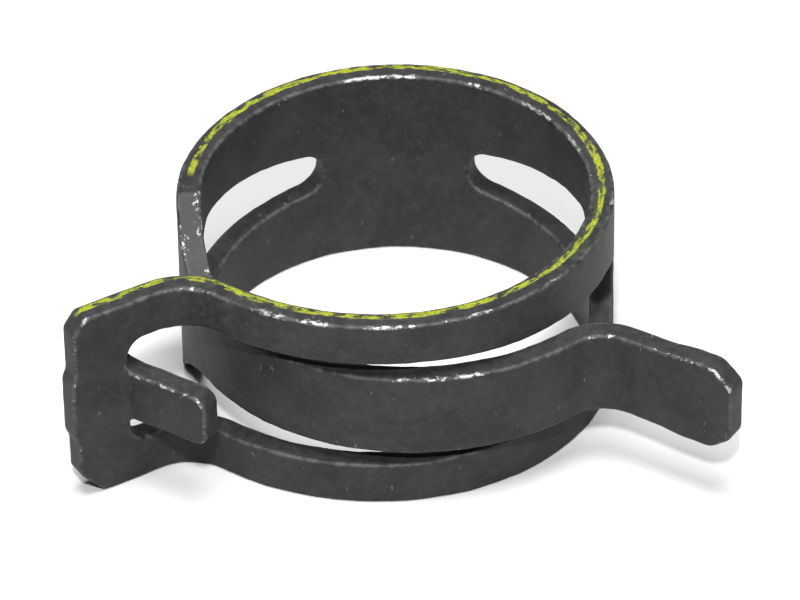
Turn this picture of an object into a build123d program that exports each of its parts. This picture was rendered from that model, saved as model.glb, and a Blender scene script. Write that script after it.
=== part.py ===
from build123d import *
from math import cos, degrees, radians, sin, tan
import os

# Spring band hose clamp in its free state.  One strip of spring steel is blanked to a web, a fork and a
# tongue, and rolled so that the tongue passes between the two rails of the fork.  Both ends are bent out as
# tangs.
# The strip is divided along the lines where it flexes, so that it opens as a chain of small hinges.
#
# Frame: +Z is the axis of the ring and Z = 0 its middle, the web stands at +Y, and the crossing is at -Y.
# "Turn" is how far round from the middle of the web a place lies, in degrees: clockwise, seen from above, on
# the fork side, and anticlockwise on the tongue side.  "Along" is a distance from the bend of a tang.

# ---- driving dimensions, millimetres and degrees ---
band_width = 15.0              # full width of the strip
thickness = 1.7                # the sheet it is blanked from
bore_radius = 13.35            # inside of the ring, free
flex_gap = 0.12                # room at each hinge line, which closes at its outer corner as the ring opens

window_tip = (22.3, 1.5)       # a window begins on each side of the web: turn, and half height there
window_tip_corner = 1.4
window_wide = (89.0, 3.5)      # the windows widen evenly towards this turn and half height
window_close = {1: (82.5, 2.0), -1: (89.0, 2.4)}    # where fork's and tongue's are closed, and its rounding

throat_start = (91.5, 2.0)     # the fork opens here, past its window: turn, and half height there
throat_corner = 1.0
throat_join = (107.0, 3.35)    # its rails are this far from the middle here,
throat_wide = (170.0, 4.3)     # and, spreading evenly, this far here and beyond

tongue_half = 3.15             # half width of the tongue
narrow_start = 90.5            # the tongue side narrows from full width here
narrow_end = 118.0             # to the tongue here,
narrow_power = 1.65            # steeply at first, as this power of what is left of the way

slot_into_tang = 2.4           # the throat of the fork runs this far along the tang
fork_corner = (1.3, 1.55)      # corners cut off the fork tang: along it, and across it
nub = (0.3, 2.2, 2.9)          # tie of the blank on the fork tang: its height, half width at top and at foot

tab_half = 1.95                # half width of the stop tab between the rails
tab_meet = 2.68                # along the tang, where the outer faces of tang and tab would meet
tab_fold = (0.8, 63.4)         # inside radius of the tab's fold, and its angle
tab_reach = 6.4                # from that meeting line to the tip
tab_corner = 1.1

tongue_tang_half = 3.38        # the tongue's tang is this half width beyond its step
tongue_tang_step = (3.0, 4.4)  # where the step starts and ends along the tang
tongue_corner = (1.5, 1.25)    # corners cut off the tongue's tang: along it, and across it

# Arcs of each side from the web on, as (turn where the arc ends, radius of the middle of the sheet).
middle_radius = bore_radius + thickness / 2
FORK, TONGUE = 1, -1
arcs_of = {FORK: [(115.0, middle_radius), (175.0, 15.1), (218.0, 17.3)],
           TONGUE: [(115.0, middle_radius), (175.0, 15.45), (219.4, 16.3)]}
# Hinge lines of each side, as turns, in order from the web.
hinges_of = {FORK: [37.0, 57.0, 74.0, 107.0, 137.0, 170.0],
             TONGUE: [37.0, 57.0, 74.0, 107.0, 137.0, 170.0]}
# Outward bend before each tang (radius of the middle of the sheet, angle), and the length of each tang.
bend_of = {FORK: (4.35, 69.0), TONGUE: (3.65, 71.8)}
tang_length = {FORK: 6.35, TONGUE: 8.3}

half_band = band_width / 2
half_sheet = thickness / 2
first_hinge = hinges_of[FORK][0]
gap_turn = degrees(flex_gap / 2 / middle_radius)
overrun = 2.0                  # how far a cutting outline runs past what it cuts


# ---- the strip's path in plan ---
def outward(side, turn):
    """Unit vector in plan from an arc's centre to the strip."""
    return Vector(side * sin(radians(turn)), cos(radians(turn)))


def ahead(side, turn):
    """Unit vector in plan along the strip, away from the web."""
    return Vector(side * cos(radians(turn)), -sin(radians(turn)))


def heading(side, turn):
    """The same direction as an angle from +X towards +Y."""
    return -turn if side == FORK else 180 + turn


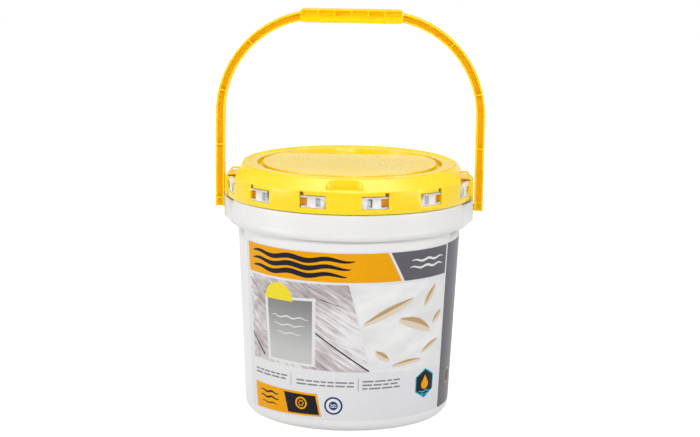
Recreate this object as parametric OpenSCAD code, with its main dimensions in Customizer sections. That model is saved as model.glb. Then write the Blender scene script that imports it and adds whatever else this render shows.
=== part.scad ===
══════════════════════════════
What to do:
The line containing "Recreate this object" and every line after it, through the end of the records, should be repeated exactly and alone.

Task solution:
Recreate this object as parametric OpenSCAD code, with its main dimensions in Customizer sections. That model is saved as model.glb. Then write the Blender scene script that imports it and adds whatever else this render shows.
=== part.scad ===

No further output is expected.